▶ Supplied data
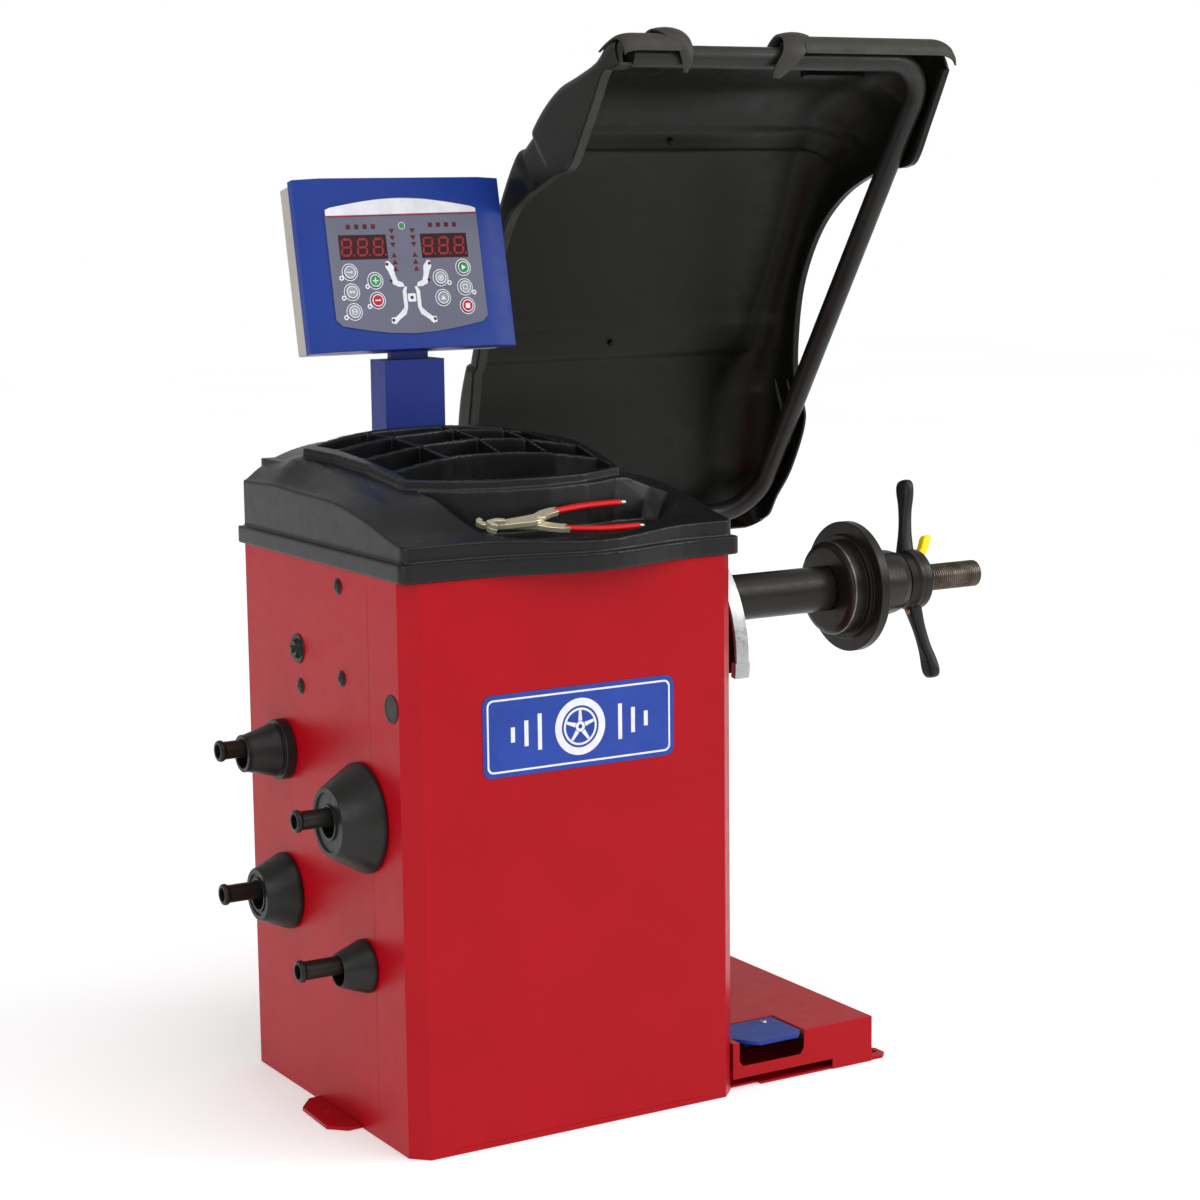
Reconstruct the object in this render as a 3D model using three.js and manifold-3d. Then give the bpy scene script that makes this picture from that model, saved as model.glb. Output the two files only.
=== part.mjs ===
// Wheel balancer: a steel cabinet with a motor-driven balancing shaft, a display head on a column,
// a weight tray, a pull-over wheel hood, a brake pedal in a floor platform, a rim gauge and a set of
// centring cones. Millimetres, +X to the machine's right (along the shaft), +Y back, +Z up.
// The origin is the middle of the cabinet's footprint on the floor.

import * as THREE from "three";
import { mergeVertices } from "three/addons/utils/BufferGeometryUtils.js";
import Module from "manifold-3d";

// ---------------------------------------------------------------- driving dimensions

const GAP = 0.3;

const CABINET = { halfWidth: 251, halfDepth: 247, height: 756.5, wall: 2.5, chamfer: 22 };
const BASE = { thickness: 3, notchHeight: 8, lugThickness: 5 };
const REAR = { halfWidth: 200, bottom: 60, top: 520, lap: 15, thickness: 2.5 };
const PLATFORM = { right: 491, front: -231, back: 247, top: 67, wall: 2.5 };
const PEDAL = { pivotY: -20, pivotZ: 45, pinRadius: 6, top: 66, thickness: 5 };

const SHAFT = { y: -45, z: 660, journalRadius: 17.2, threadRadius: 20, rearEnd: -135, threadEnd: 820 };
const HOUSING = { outerRadius: 33.2, innerRadius: 27, start: -70, end: 538 };
const FLANGE = { back: 540.3, face: 590, radius: 96, seatOuter: 94, seatInner: 60 };
const CUP = { start: 588, end: 668, mouthRadius: 56.5, noseRadius: 43 };
const NUT = { start: 673, end: 712, radius: 45, reach: 150, handleTilt: 14 };

const DRIVE = { start: -112, end: -96, radius: 75, drumRadius: 50, drumEnd: -84 };
const MOTOR = { y: 105, z: 480, radius: 62, front: -73.7, rear: 70, pulleyRadius: 22 };
const BELT = { clearance: 0.4, thickness: 3 };
const BRAKE = { pivotY: -120, pivotZ: 560, start: -95.5, end: -86 };

const HEAD = { x: 25, y: 238, z: 1019.5, leanDegrees: 11.7, halfWidth: 166, height: 249 };
const FASCIA = { left: -126, right: 118, bottom: 22, top: 220, bow: 14, corner: 9, thickness: 1.5 };
const KEY_RADIUS = 9.7;
const COLUMN = { left: -23, right: 73, front: 252, back: 300, bottom: 560, top: 1003, wall: 2.5 };

const HOOD = { left: 205, right: 767, wall: 4, pivotY: 448, pivotZ: 713 };
const HOOD_TUBE = { radius: 16, bore: 13.5, topY: -20, topZ: 1412, armX: 745, start: 88, end: 226 };
const HOOD_CUTOUT = { y: 77, z: 992, radius: 276 };

const GAUGE = { rodY: -116.5, rodZ: 734, rodRadius: 8, armStart: 280, armEnd: 300 };
const GAUGE_ARC = { y: -30.5, z: 601.6, inner: 145.5, outer: 170.5, startDegrees: 123, endDegrees: 189 };

const PEG = { radius: 12.5, bore: 9.5, beadRadius: 15, length: 100 };
const CONE = { bore: 20.2, drop: 7.4, start: -252 };

const TRAY = { bottom: 756.8, rimTop: 781, front: -251, bulge: 34, bowLeft: -150, bowRight: 190, back: 262 };
const DECK = { halfWidth: 248, frontHeight: 801, rise: 41, riseDepth: 262, step: 14 };
const BLOCK = { height: 880, slope: 0.11, proud: 12, wall: 4.4, binFloor: 852, crescentFloor: 836 };
const BOWL = { x: 28, y: -192, floor: 794.5 };
const HOLLOW = {
  halfWidth: 235,
  halfDepth: 236,
  roof: 787,
  underBlock: [-150, 130, -68, 150],
  blockRoof: 829,
};
const PLIERS = { x: -17, y: -181, z: 807.2, thickness: 7, tilt: 21.8 };

// ---------------------------------------------------------------- geometry helpers

const wasm = await Module();
wasm.setup();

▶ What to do
Write the material out again in its entirety, exactly as shown.

▶ Final result
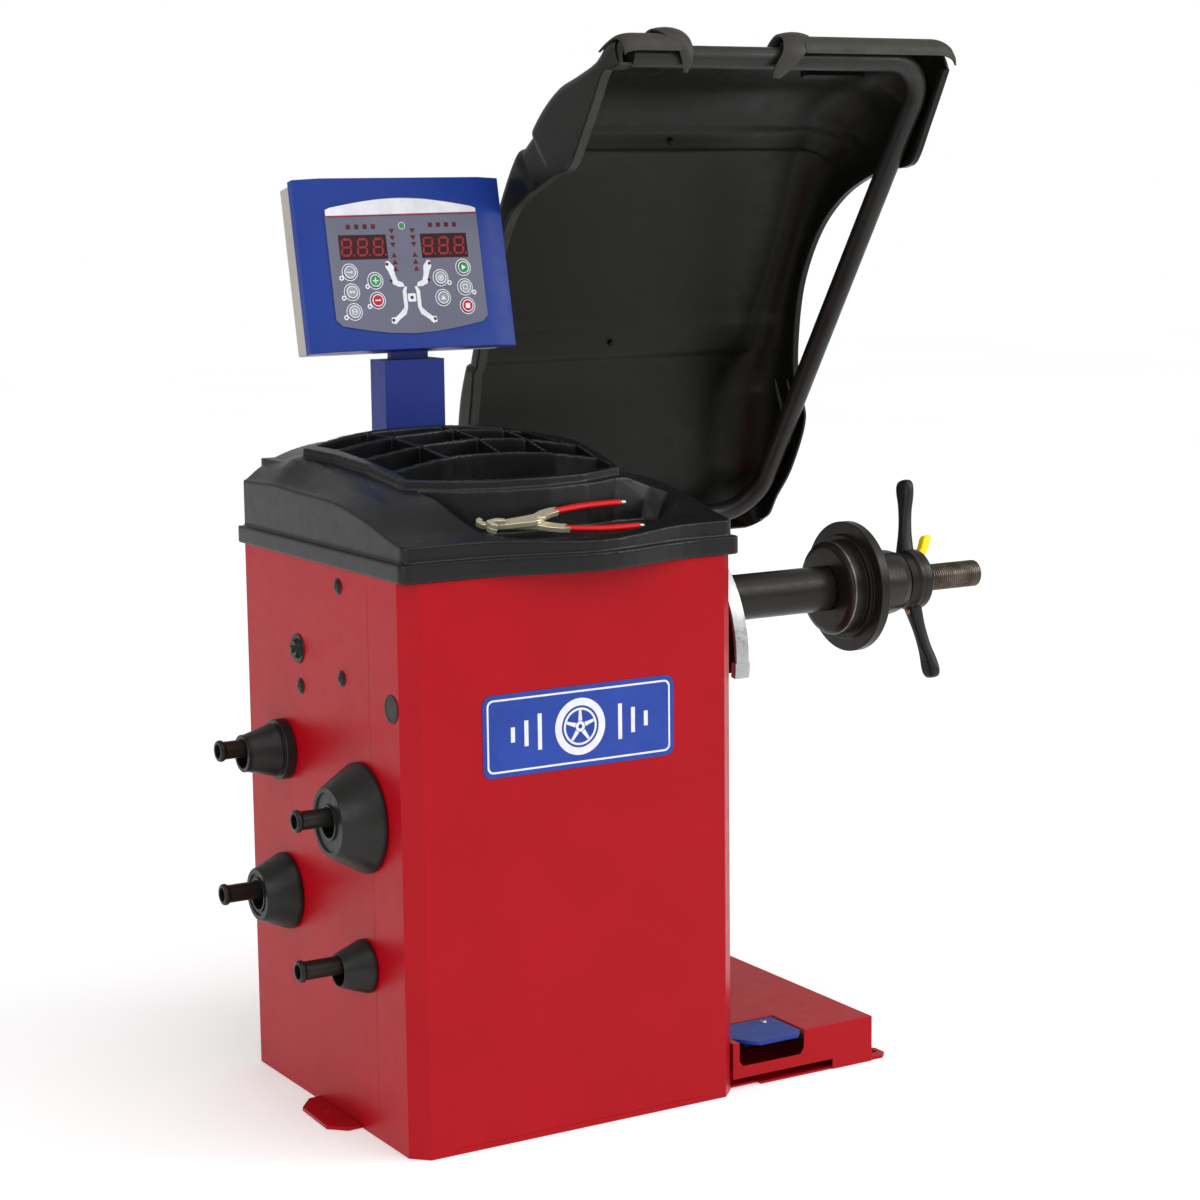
Reconstruct the object in this render as a 3D model using three.js and manifold-3d. Then give the bpy scene script that makes this picture from that model, saved as model.glb. Output the two files only.
=== part.mjs ===
// Wheel balancer: a steel cabinet with a motor-driven balancing shaft, a display head on a column,
// a weight tray, a pull-over wheel hood, a brake pedal in a floor platform, a rim gauge and a set of
// centring cones. Millimetres, +X to the machine's right (along the shaft), +Y back, +Z up.
// The origin is the middle of the cabinet's footprint on the floor.

import * as THREE from "three";
import { mergeVertices } from "three/addons/utils/BufferGeometryUtils.js";
import Module from "manifold-3d";

// ---------------------------------------------------------------- driving dimensions

const GAP = 0.3;

const CABINET = { halfWidth: 251, halfDepth: 247, height: 756.5, wall: 2.5, chamfer: 22 };
const BASE = { thickness: 3, notchHeight: 8, lugThickness: 5 };
const REAR = { halfWidth: 200, bottom: 60, top: 520, lap: 15, thickness: 2.5 };
const PLATFORM = { right: 491, front: -231, back: 247, top: 67, wall: 2.5 };
const PEDAL = { pivotY: -20, pivotZ: 45, pinRadius: 6, top: 66, thickness: 5 };

const SHAFT = { y: -45, z: 660, journalRadius: 17.2, threadRadius: 20, rearEnd: -135, threadEnd: 820 };
const HOUSING = { outerRadius: 33.2, innerRadius: 27, start: -70, end: 538 };
const FLANGE = { back: 540.3, face: 590, radius: 96, seatOuter: 94, seatInner: 60 };
const CUP = { start: 588, end: 668, mouthRadius: 56.5, noseRadius: 43 };
const NUT = { start: 673, end: 712, radius: 45, reach: 150, handleTilt: 14 };

const DRIVE = { start: -112, end: -96, radius: 75, drumRadius: 50, drumEnd: -84 };
const MOTOR = { y: 105, z: 480, radius: 62, front: -73.7, rear: 70, pulleyRadius: 22 };
const BELT = { clearance: 0.4, thickness: 3 };
const BRAKE = { pivotY: -120, pivotZ: 560, start: -95.5, end: -86 };

const HEAD = { x: 25, y: 238, z: 1019.5, leanDegrees: 11.7, halfWidth: 166, height: 249 };
const FASCIA = { left: -126, right: 118, bottom: 22, top: 220, bow: 14, corner: 9, thickness: 1.5 };
const KEY_RADIUS = 9.7;
const COLUMN = { left: -23, right: 73, front: 252, back: 300, bottom: 560, top: 1003, wall: 2.5 };

const HOOD = { left: 205, right: 767, wall: 4, pivotY: 448, pivotZ: 713 };
const HOOD_TUBE = { radius: 16, bore: 13.5, topY: -20, topZ: 1412, armX: 745, start: 88, end: 226 };
const HOOD_CUTOUT = { y: 77, z: 992, radius: 276 };

const GAUGE = { rodY: -116.5, rodZ: 734, rodRadius: 8, armStart: 280, armEnd: 300 };
const GAUGE_ARC = { y: -30.5, z: 601.6, inner: 145.5, outer: 170.5, startDegrees: 123, endDegrees: 189 };

const PEG = { radius: 12.5, bore: 9.5, beadRadius: 15, length: 100 };
const CONE = { bore: 20.2, drop: 7.4, start: -252 };

const TRAY = { bottom: 756.8, rimTop: 781, front: -251, bulge: 34, bowLeft: -150, bowRight: 190, back: 262 };
const DECK = { halfWidth: 248, frontHeight: 801, rise: 41, riseDepth: 262, step: 14 };
const BLOCK = { height: 880, slope: 0.11, proud: 12, wall: 4.4, binFloor: 852, crescentFloor: 836 };
const BOWL = { x: 28, y: -192, floor: 794.5 };
const HOLLOW = {
  halfWidth: 235,
  halfDepth: 236,
  roof: 787,
  underBlock: [-150, 130, -68, 150],
  blockRoof: 829,
};
const PLIERS = { x: -17, y: -181, z: 807.2, thickness: 7, tilt: 21.8 };

// ---------------------------------------------------------------- geometry helpers

const wasm = await Module();
wasm.setup();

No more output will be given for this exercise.